Cactus gigantes, arbustos, ochenta islas pequeñas, flamencos, zorros, conejos, aves, pilares de sal que suman veinticinco mil toneladas anuales; es, además, la mayor reserva de litio del mundo, cada año lo visitan miles de turistas y resulta esencial para calibrar el Sistema de Posicionamiento Global que conocemos como GPS. Desde hace tiempo es un claro candidato para ser declarado Patrimonio Universal de la Humanidad, pero la decisión oficial tarda en llegar. Mientras tanto, es un espejo de nuestra situación: crucialmente tensionados entre la pulsión extractivista, la explotación sin límites y todas aquellas iniciativas que intentan plasmar escenarios menos catastróficos. Demasiadas maravillas, recursos y soluciones como para desentendernos de los altares de la Tierra. Cuando el sol ejerce su poder agrietando el salar de Uyuni, lo hace aplicando una geometría eficaz; el desierto de sal se convierte en un tapiz de hexágonos de una extraña belleza, pero también en una solución natural y eficiente para organizar el espacio y ahorrar energía. ¿Cómo no asombrarnos ante la sabiduría de ese orden estético que incorpora patrones geométricos magistrales?
Coda optimista
Si nos pensamos como planeta, tal como sugería Kim Stanley Robinson, todos los ecosistemas terrestres podrían concebirse como los altares de una sacralidad laica, aunque los obstáculos sean mayúsculos. Si consideramos las gradientes del escepticismo y el negacionismo, estas reflexiones pueden resultar utópicas, ingenuas o extravagantes, pero descartarlas sin meditar sobre su urgencia hará que con el tiempo solo queden predicadores en el desierto. Predicar en el desierto puede sugerir que ya es demasiado tarde. El desierto crece,[7] pero el pesimismo, el cinismo y la indiferencia son lujos que no podemos permitirnos. Quienes niegan o ignoran la dimensión de la herida que estamos infligiendo al planeta Tierra no acaban de asumir que todavía es nuestro único hogar posible, el gran laboratorio de una humanidad pacificada, el altar mayor para venerar la vida y la inteligencia de todas las especies terrícolas (humanas y no humanas). No hay planeta B. Necesitamos un consenso transversal local y global. ¿Estamos a tiempo? No deberíamos generar más distopías: casi todas ya se han cumplido.

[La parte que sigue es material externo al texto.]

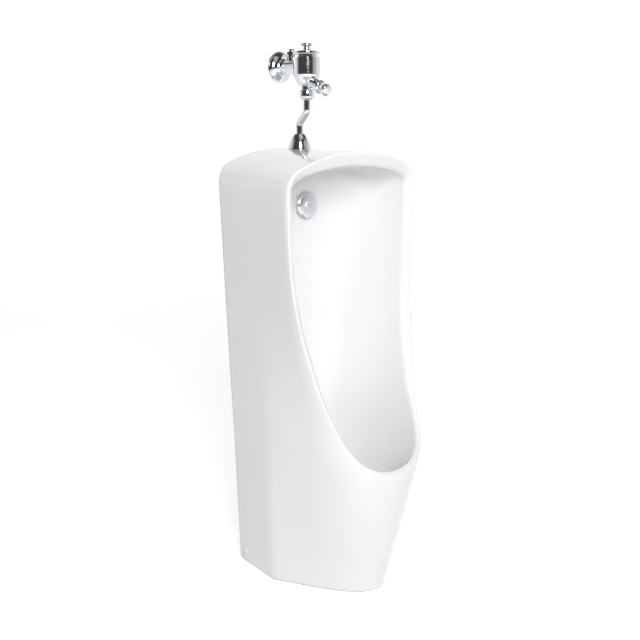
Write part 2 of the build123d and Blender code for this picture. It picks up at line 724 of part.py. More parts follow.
def valve_body():
    """Cast body: barrel, wall-side neck, stop boss and button boss."""
    plane = upright(VALVE_DEPTH)
    r = BODY_R
    body = turned(plane, [(0, NUT_LOW + 5.4), (BODY_TAIL_R, NUT_LOW + 5.4), (BODY_TAIL_R, BODY_LOW),
                          (BODY_NECK_R + 2, BODY_LOW), (BODY_NECK_R + 7, BODY_LOW + 5),
                          (r - 4.5, BODY_LOW + 13), (r - 1.2, BODY_SHOULDER - 3), (r, BODY_SHOULDER + 2),
                          (r, BODY_HIGH), (0, BODY_HIGH)])
    neck = outward(0, INLET_Z)
    boss = upright(STOP_DEPTH)
    button = button_axis()
    body += ring(neck, INLET_NECK_R, 0, NECK_END, VALVE_DEPTH)
    body += ring(boss, STOP_BOSS_R, 0, INLET_Z, STOP_HIGH - 6)
    body += ring(button, BUTTON_NECK_R, 0, 0, BUTTON_BOSS_END)
    body -= ring(plane, BODY_R - BODY_WALL, 0, BODY_CAVITY, BODY_HIGH + 1)
    body -= ring(plane, PIPE_R + 0.3, 0, NUT_LOW, BODY_CAVITY + 1)
    body -= ring(neck, INLET_BORE, 0, NECK_END - 1, VALVE_DEPTH - 10)
    body -= ring(neck, NIPPLE_R + FIT, 0, NECK_END - 1, NECK_END + NIPPLE_IN + 0.2)
    body -= ring(boss, STOP_BORE, 0, INLET_Z, STOP_HIGH)
    body -= ring(button, BUTTON_STEM_R + 0.6, 0, 0, BUTTON_BOSS_END + 1)
    body -= ring(button, BUTTON_BORE, 0, BUTTON_BORE_START, BUTTON_BOSS_END + 1)
    return body


def valve_cap():
    """Domed cap screwed into the top of the barrel."""
    base = BODY_HIGH + CAP_GAP
    top = base + CAP_H
    bore = LIFT_STEM_R + FIT
    inner = BODY_R - BODY_WALL - FIT
    r = BODY_R
    return turned(upright(VALVE_DEPTH), [(bore, base + 2), (inner - 3, base + 2), (inner - 3, base - 9),
                                         (inner, base - 9), (inner, base), (r, base), (r, top - 10),
                                         (r - 2, top - 6), (r - 7, top - 3), (KNOB_NECK_R + 3, top - 1),
                                         (KNOB_NECK_R + 2, top), (bore, top)])


def adjusting_knob():
    """Mushroom knob that sets how long the valve flushes."""
    base = BODY_HIGH + CAP_GAP + CAP_H + LOOSE
    bore = LIFT_STEM_R + FIT
    n = KNOB_NECK_R
    r = KNOB_R
    return turned(upright(VALVE_DEPTH), [(bore, base), (n + 1, base), (n, base + 2), (n, base + 6),
                                         (r - 2, base + 7.5), (r, base + 9), (r, base + 11),
                                         (r - 2, base + 13), (r - 7, base + 14), (0, base + 14.5),
                                         (0, base + 12), (bore, base + 12)])


def lift_stem():
    """Stem under the knob that limits the lift of the piston."""
    return ring(upright(VALVE_DEPTH), LIFT_STEM_R, 0, LIFT_LOW, LIFT_HIGH)


def flush_piston():
    """Piston that opens and closes the flush."""
    r = BODY_R - BODY_WALL - 0.08
    low = PISTON_LOW
    return turned(upright(VALVE_DEPTH), [(RELIEF_R + 0.1, low), (SEAT_R + 5, low), (SEAT_R + 5, low + 3),
                                         (r, low + 3), (r, low + 11), (r - 3, low + 11), (r - 3, low + 8),
                                         (RELIEF_R + 0.1, low + 8)])


def seat_washer():
    return ring(upright(VALVE_DEPTH), SEAT_R + 5, SEAT_R, BODY_CAVITY + FIT, PISTON_LOW - FIT)


def relief_valve():
    """Pin that the button tips to let the piston rise."""
    low = PISTON_LOW
    return turned(upright(VALVE_DEPTH), [(0, BUTTON_Z - 8), (RELIEF_R, BUTTON_Z - 8), (RELIEF_R, low + 8.1),
                                         (RELIEF_R + 4, low + 8.1), (RELIEF_R + 4, low + 10), (0, low + 11)])


def piston_spring():
    return coil(upright(VALVE_DEPTH), 16.0, 0.9, PISTON_LOW + 8.1, BODY_HIGH + 2.0, 4)


def button_bush():
    """Nut that guides the push button."""
    s = BUTTON_BOSS_END
    r = BUTTON_NUT_R
    bore = BUTTON_STEM_R + FIT
    inner = BUTTON_BORE - FIT
    return turned(button_axis(), [(bore, s - 9), (inner, s - 9), (inner, s + LOOSE), (r - 1.5, s + LOOSE),
                                  (r, s + 2), (r, s + 6), (r - 2, s + 8), (BUTTON_STEM_R + 4, s + 9),
                                  (bore, s + 9)])


def button_packing():
    s = BUTTON_BOSS_END - 9
    return ring(button_axis(), BUTTON_BORE - FIT, BUTTON_STEM_R + FIT, s - 3, s - FIT)


def push_button():
    """Mushroom push button with its rod."""
    stem = BUTTON_STEM_R
    tip = BUTTON_TIP
    collar = BUTTON_BOSS_END - 12 - LOOSE
    head = BUTTON_BOSS_END + 9 + BUTTON_TRAVEL + 1
    r = BUTTON_HEAD_R
    return turned(button_axis(), [(0, tip), (stem - 1, tip), (stem, tip + 1), (stem, collar - 2),
                                  (stem + 3, collar - 2), (stem + 3, collar), (stem, collar),
                                  (stem, head - 2), (stem + 3, head), (r - 2, head + 1), (r, head + 3),
                                  (r, head + 6), (r - 2.5, head + 9), (r - 7, head + 11), (0, head + 12)])


def button_spring():
    s = BUTTON_BOSS_END - 14 - LOOSE
    return coil(button_axis(), BUTTON_STEM_R + 1.8, 0.6, BUTTON_BORE_START + 0.1, s - 0.1, 3)


def stop_gland():
    """Gland nut on the stop boss."""
    low = STOP_HIGH - 6 + 0.2
    return hexagon(upright(STOP_DEPTH), STOP_BOSS_R, STOP_STEM_R + FIT, low, low + 6)


def stop_spindle():
    """Slotted spindle turned with a screwdriver to shut off the water."""
    r = STOP_STEM_R
    plug = STOP_PLUG_TOP
    head = STOP_HIGH + 0.5
    high = STOP_HIGH + 6
    spindle = turned(upright(STOP_DEPTH), [(0, plug - 6), (r - 1, plug - 6), (r - 1, plug + 1), (r, plug + 1),
                                           (r, head), (r + 2.5, head), (r + 2.5, high - 1.5), (r + 1, high),
                                           (0, high)])
    slot = upright(STOP_DEPTH, high - 2)
    return spindle - extrude(slot * Rectangle(16, 1.4), 4)


def stop_plug():
    """Plug that the spindle drives down across the inlet."""
    top = STOP_PLUG_TOP
    r = STOP_BORE - FIT
    bore = STOP_STEM_R - 1 + FIT
    return turned(upright(STOP_DEPTH), [(bore, top), (r, top), (r, top - 7.5), (r - 2, top - 9), (0, top - 9),
                                        (0, top - 7), (bore, top - 7)])


def inlet_nut():
    """Back nut between the valve and the wall flange."""
    plane = outward(0, INLET_Z)
    return hexagon(plane, INLET_NECK_R + 2, NIPPLE_R + FIT, FLANGE_DEPTH + LOOSE, NECK_END - 0.2)


def supply_nipple():
    """Supply tube from the wall into the valve."""
    end = NECK_END + NIPPLE_IN
    return turned(outward(0, INLET_Z), [(NIPPLE_BORE, -NIPPLE_PAST_WALL), (THREAD_R - 1, -NIPPLE_PAST_WALL),
                                        (THREAD_R, 1 - NIPPLE_PAST_WALL), (THREAD_R, 0), (NIPPLE_R, 0),
                                        (NIPPLE_R, end), (NIPPLE_BORE, end)])


def wall_flange():
    """Bell-shaped cover plate against the wall."""
    r = FLANGE_R
    n = NIPPLE_R + 0.1
    d = FLANGE_DEPTH
    return turned(outward(0, INLET_Z), [(r, 0.1), (r, 1.5), (r - 2, 4), (r - 7, 8), (r - 13, 12),
                                        (n + 5, d - 1.5), (n + 3, d), (n, d), (n, d - 2),
                                        (n + 3.4, d - 3.5), (r - 15, 10.5), (r - 9, 6.5), (r - 3.6, 2.6),
                                        (r - 1.6, 0.1)])


PARTS = {
    "urinal_body": urinal_body,
    "drain_strainer": drain_strainer,
    "drain_tail": drain_tail,
    "drain_gasket": drain_gasket,
    "drain_nut": drain_nut,
    "trap_body": trap_body,
    "trap_nut": trap_nut,
    "trap_cup": trap_cup,
    "trap_ring": trap_ring,
    "outlet_pipe": outlet_pipe,
    "outlet_collar": outlet_collar,
    "wall_screws": wall_screws,
    "inlet_spud": inlet_spud,
    "spud_washer": spud_washer,
    "spud_gasket": spud_gasket,
    "spud_nut": spud_nut,
    "feed_pipe": feed_pipe,
    "spreader_spud": spreader_spud,
    "spreader_gasket": spreader_gasket,
    "spreader_nut": spreader_nut,
    "spreader_cap": spreader_cap,
    "cone_cover": cone_cover,
    "flush_pipe": flush_pipe,
    "coupling_nut": coupling_nut,
    "coupling_washer": coupling_washer,
    "valve_body": valve_body,
    "valve_cap": valve_cap,
    "adjusting_knob": adjusting_knob,
    "lift_stem": lift_stem,
    "flush_piston": flush_piston,
    "seat_washer": seat_washer,
    "relief_valve": relief_valve,
    "piston_spring": piston_spring,
    "button_bush": button_bush,
    "button_packing": button_packing,
    "push_button": push_button,
    "button_spring": button_spring,
    "stop_gland": stop_gland,
    "stop_spindle": stop_spindle,
    "stop_plug": stop_plug,
    "inlet_nut": inlet_nut,
    "supply_nipple": supply_nipple,
    "wall_flange": wall_flange,
}

PAIRS = {
    "side_bracket": side_bracket,
    "side_screw": side_screw,
    "side_cap": side_cap,
    "wall_hanger": wall_hanger,
}


def main():
    os.makedirs("parts", exist_ok=True)
    made = {name: make() for name, make in PARTS.items()}
    for name, make in PAIRS.items():
        made[name + "_left"] = make(-1)
        made[name + "_right"] = make(1)
    for name, shape in made.items():
        export_step(shape, f"parts/{name}.step")


if __name__ == "__main__":
    main()
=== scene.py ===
"""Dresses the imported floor-standing urinal.

Glazed china, a chromed flush valve and its pipework, brass, rubber and plastic.
"""
import json
import math

import bmesh
import bpy
import numpy as np
from bpy.props import FloatProperty, FloatVectorProperty, PointerProperty, StringProperty
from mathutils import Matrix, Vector


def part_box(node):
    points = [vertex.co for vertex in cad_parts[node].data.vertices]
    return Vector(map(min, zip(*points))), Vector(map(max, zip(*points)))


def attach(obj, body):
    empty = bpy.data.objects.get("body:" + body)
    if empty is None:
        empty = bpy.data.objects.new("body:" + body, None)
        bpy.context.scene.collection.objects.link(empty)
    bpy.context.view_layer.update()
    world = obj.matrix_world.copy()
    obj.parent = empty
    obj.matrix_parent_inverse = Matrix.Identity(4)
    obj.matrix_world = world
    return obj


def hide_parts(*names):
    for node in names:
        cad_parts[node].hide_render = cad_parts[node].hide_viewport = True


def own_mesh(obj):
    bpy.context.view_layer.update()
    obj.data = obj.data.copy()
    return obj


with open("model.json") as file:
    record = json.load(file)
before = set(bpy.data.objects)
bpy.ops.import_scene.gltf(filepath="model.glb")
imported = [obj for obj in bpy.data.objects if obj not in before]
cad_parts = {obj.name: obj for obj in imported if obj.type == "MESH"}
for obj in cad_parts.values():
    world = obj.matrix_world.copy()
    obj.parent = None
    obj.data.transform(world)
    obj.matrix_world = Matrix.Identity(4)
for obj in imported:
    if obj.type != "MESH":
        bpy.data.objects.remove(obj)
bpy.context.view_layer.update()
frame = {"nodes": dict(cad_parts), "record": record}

bl_info = {
    "name": "Floor-standing urinal",
    "version": (1, 0, 0),
    "blender": (4, 5, 0),
    "location": "3D View > Sidebar > Urinal",
    "description": "Dresses a packed floor-standing urinal and its flush valve",
    "category": "Object",
}

MM = 0.001


# Small tools

def linear(hex_colour):
    """sRGB hex to linear RGBA, by the standard two-piece curve."""
    values = [int(hex_colour[i:i + 2], 16) / 255 for i in (1, 3, 5)]
    return [v / 12.92 if v <= 0.04045 else ((v + 0.055) / 1.055) ** 2.4 for v in values] + [1.0]


def add_node(tree, kind, links=(), **settings):
    """Adds one shader node, sets its sockets or attributes, and links (socket, node, output)."""
    node = tree.nodes.new("ShaderNode" + kind)
    for key, value in settings.items():
        if key in node.inputs:
            node.inputs[key].default_value = value
        else:
            setattr(node, key, value)
    for socket, source, output in links:
        tree.links.new(source.outputs[output], node.inputs[socket])
    return node


def empty_tree(owner):
    """The node tree of a material or world, switched on and cleared."""
    owner.use_nodes = True
    owner.node_tree.nodes.clear()
    return owner.node_tree


def make_mesh(name, points, faces, sharp=None):
    """A smooth-shaded mesh object at the origin from arrays of points and faces."""
    mesh = bpy.data.meshes.new(name)
    mesh.from_pydata(points.tolist(), [], faces.tolist())
    mesh.validate()
    mesh.shade_smooth()
    if sharp is not None:
        mesh.set_sharp_from_angle(angle=math.radians(sharp))
    obj = bpy.data.objects.new(name, mesh)
    bpy.context.scene.collection.objects.link(obj)
    return obj


def grid_faces(rows, columns, wrap=False, flip=False):
    """Quads of a grid of points, row after row, whose columns may close on themselves."""
    across = columns if wrap else columns - 1
    r, c = np.meshgrid(np.arange(rows - 1), np.arange(across), indexing="ij")
    n = (c + 1) % columns
    here, next_row = r * columns, (r + 1) * columns
    quads = np.stack([here + c, here + n, next_row + n, next_row + c], -1).reshape(-1, 4)
    return quads[:, ::-1] if flip else quads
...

[1] Kim Stanley Robinson, El Ministerio del Futuro. (Minotauro, 2021. Traducción de Simon Saito Navarro) Pág 22.
[2] La cita corresponde a The Sun, un texto inédito de Marina Descalzo Vila.
[3] Sacralidad o espiritualidad laicas. La bibliografía disponible para reflexionar sobre estos conceptos es abrumadora. Desde diferentes ámbitos y disciplinas existe la invocación directa o indirecta a un «espíritu» o «alma del mundo» que hemos olvidado, apartado o excluido de nuestra cultura esencialmente antropocéntrica y antropomórfica.
[4] Michel Serres, Figuras del pensamiento. Autobiografía de un zurdo cojo. (Gedisa Editorial, 2015. Traducción de Alfonso Diez).
[5] Véase El contrato natural, de Michel Serres. (Pretextos, 1991. Traducción de Umbelina Larraceleta y José Vázquez).
[6] Sobre estos dilemas trata «La resiliencia de la Naturaleza», el segundo capítulo de El libro de la esperanza de Jane Goodall y Douglas Abrams. (Paidós, 2022. Traducción de Antonio Francisco Rodríguez Esteban).
[7] Referencia a la frase de Friedrich Nietzsche: «El desierto crece. ¡Ay de aquel que dentro de sí cobija desiertos!». (Así habló Zaratustra, op. cit., p. 413).